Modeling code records

────

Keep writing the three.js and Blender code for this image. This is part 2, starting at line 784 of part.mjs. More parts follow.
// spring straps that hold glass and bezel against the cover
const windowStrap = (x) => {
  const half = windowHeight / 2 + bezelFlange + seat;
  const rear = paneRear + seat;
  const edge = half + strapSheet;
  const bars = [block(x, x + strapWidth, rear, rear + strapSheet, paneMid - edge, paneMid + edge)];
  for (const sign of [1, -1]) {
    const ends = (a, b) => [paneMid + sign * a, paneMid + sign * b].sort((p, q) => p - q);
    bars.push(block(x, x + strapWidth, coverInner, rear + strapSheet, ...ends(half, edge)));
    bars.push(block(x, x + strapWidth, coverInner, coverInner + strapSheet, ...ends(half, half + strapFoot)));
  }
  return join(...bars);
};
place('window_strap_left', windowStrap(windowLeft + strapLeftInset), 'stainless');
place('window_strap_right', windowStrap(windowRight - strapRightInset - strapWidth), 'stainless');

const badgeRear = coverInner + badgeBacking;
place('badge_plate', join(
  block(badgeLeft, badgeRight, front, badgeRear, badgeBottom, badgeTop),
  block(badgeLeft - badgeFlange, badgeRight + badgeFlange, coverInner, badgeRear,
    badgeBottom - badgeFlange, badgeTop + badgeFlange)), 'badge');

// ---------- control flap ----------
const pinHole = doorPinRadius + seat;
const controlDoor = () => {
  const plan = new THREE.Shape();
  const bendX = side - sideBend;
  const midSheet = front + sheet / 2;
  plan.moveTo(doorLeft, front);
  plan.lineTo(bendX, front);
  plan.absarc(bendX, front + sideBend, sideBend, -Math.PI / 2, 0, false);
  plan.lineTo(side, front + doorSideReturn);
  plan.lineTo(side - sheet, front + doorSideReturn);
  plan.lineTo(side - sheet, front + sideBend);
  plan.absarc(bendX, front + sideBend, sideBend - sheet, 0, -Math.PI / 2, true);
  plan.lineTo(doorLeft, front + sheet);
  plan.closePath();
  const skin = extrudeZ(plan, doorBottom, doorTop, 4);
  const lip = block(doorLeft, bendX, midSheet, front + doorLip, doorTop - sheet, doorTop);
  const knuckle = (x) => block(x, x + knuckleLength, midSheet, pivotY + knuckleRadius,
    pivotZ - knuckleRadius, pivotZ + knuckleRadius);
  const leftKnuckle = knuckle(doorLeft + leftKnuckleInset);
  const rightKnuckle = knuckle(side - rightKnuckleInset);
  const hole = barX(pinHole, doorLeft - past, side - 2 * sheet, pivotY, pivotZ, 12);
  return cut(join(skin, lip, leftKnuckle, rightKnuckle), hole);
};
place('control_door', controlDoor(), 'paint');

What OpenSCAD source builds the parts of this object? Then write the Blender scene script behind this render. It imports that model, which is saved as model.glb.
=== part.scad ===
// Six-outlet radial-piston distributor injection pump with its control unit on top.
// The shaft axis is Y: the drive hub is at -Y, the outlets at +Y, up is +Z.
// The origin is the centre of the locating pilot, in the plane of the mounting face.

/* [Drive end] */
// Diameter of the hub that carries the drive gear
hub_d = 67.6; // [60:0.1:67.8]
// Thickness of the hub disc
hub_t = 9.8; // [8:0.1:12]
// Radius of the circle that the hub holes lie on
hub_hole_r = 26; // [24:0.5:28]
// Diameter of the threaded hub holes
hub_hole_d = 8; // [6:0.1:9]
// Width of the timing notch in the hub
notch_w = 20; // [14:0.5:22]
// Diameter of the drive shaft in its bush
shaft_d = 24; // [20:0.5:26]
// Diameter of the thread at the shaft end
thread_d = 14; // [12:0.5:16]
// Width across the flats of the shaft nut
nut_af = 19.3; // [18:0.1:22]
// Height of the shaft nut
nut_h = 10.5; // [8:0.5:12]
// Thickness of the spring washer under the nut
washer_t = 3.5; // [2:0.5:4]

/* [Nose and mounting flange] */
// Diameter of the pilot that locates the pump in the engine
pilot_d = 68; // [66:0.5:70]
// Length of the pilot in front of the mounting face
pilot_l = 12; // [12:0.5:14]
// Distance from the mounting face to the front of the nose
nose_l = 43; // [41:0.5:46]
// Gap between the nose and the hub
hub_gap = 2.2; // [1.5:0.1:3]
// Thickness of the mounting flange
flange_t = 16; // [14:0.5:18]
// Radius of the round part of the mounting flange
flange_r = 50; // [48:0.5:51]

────

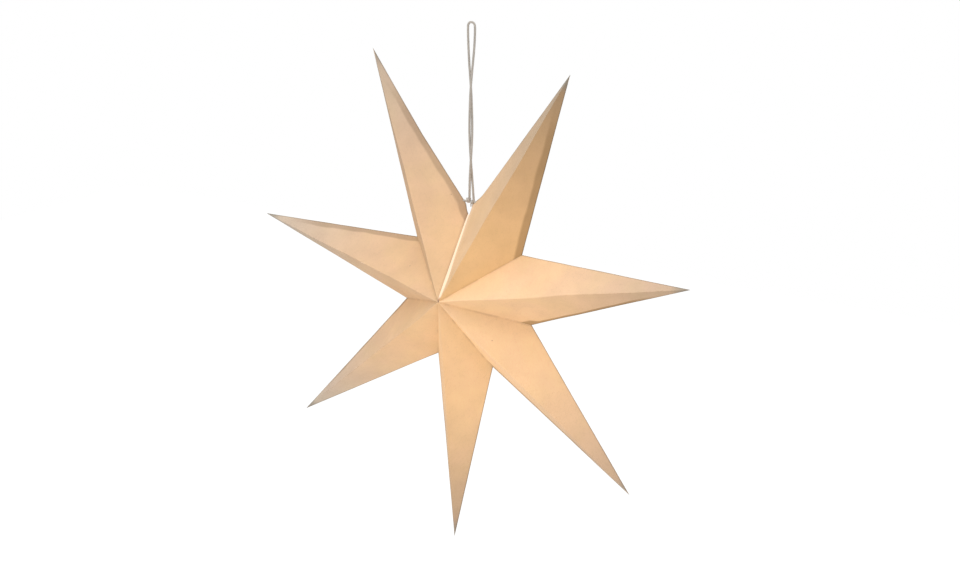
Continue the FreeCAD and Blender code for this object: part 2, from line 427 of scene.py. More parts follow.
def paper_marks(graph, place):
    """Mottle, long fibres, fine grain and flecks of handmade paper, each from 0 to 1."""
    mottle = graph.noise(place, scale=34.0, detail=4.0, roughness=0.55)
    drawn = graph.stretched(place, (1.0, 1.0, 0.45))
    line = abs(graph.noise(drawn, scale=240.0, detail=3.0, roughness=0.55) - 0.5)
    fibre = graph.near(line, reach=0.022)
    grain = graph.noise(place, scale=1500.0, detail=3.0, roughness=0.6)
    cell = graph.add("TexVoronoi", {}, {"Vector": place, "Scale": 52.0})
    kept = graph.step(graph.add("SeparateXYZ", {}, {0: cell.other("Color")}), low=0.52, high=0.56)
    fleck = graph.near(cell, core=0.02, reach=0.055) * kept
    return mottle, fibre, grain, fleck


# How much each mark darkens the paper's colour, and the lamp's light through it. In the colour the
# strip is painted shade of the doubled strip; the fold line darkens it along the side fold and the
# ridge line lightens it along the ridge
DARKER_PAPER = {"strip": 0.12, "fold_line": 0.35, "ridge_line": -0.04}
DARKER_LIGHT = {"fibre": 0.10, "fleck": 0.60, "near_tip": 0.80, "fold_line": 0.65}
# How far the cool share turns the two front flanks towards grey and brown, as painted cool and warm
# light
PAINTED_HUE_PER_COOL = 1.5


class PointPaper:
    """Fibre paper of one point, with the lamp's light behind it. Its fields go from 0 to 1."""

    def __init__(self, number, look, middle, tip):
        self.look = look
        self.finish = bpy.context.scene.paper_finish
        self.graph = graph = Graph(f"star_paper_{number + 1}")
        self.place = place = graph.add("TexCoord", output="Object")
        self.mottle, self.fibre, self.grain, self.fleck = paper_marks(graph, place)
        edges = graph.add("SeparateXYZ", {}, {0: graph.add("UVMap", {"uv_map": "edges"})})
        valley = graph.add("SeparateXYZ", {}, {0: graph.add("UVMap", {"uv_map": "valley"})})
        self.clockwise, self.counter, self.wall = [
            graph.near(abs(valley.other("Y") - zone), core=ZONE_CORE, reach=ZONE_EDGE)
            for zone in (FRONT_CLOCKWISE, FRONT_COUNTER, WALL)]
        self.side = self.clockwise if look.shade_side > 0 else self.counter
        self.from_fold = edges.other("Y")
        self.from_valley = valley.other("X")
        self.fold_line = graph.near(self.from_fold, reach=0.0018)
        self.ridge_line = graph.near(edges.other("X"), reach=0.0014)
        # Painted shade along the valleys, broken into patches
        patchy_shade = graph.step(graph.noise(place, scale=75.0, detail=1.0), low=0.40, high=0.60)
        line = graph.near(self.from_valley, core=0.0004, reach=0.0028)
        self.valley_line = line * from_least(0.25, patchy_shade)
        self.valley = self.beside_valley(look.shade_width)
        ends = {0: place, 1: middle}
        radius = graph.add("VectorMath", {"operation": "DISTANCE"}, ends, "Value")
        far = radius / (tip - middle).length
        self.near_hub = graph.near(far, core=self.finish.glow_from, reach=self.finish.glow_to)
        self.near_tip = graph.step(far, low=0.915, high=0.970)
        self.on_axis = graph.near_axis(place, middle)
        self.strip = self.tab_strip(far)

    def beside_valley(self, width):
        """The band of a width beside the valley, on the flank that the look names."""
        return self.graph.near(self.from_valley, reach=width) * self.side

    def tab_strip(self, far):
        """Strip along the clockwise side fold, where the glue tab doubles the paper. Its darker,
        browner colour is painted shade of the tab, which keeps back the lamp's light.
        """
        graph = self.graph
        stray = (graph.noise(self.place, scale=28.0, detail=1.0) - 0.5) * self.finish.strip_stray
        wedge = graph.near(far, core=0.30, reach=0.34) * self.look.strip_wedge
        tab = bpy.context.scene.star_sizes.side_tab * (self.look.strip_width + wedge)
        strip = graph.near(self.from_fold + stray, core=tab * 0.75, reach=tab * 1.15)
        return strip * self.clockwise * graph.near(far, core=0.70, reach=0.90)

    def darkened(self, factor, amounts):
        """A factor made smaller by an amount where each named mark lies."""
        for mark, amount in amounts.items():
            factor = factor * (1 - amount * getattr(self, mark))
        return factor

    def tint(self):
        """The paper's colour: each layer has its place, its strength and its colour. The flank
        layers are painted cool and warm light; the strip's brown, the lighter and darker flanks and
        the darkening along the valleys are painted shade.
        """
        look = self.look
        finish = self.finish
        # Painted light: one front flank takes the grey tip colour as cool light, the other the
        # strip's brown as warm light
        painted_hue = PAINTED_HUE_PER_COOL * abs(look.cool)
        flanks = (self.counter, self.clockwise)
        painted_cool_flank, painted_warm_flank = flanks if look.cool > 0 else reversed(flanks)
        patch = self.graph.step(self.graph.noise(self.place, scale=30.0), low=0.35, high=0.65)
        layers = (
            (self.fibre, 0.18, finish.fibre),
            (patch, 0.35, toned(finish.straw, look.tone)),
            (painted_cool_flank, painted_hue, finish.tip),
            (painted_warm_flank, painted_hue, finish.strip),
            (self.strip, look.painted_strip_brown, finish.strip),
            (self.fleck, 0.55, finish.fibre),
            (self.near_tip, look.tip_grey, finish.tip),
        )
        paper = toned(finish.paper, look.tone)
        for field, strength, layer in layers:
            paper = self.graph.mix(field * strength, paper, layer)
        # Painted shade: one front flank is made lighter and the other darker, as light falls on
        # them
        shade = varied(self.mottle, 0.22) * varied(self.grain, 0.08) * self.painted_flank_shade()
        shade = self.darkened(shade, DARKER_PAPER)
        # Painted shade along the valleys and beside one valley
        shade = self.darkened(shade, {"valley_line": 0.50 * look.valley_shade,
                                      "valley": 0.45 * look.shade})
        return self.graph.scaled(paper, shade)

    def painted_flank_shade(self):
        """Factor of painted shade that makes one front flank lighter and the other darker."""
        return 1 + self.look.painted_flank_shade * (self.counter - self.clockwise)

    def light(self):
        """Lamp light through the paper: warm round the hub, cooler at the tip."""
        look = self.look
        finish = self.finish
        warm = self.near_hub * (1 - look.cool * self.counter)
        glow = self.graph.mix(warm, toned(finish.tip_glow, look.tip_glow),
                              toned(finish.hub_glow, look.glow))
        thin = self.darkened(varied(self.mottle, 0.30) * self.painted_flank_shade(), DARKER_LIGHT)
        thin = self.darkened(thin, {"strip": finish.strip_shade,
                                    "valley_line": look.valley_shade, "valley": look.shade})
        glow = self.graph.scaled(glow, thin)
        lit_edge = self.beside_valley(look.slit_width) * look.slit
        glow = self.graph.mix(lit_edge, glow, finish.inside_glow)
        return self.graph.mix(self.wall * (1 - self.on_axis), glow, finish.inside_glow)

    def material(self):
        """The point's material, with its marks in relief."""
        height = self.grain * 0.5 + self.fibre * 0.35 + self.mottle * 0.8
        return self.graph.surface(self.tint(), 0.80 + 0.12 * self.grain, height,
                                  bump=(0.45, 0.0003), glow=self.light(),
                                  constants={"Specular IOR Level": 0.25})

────

What is asked —
Give again, word for word, only the lines running from the line with "Keep writing the" through the line with "badgeBottom - badgeFlange, badgeTop"; include both of those lines.

Result for this task —
Keep writing the three.js and Blender code for this image. This is part 2, starting at line 784 of part.mjs. More parts follow.
// spring straps that hold glass and bezel against the cover
const windowStrap = (x) => {
  const half = windowHeight / 2 + bezelFlange + seat;
  const rear = paneRear + seat;
  const edge = half + strapSheet;
  const bars = [block(x, x + strapWidth, rear, rear + strapSheet, paneMid - edge, paneMid + edge)];
  for (const sign of [1, -1]) {
    const ends = (a, b) => [paneMid + sign * a, paneMid + sign * b].sort((p, q) => p - q);
    bars.push(block(x, x + strapWidth, coverInner, rear + strapSheet, ...ends(half, edge)));
    bars.push(block(x, x + strapWidth, coverInner, coverInner + strapSheet, ...ends(half, half + strapFoot)));
  }
  return join(...bars);
};
place('window_strap_left', windowStrap(windowLeft + strapLeftInset), 'stainless');
place('window_strap_right', windowStrap(windowRight - strapRightInset - strapWidth), 'stainless');

const badgeRear = coverInner + badgeBacking;
place('badge_plate', join(
  block(badgeLeft, badgeRight, front, badgeRear, badgeBottom, badgeTop),
  block(badgeLeft - badgeFlange, badgeRight + badgeFlange, coverInner, badgeRear,
    badgeBottom - badgeFlange, badgeTop + badgeFlange)), 'badge');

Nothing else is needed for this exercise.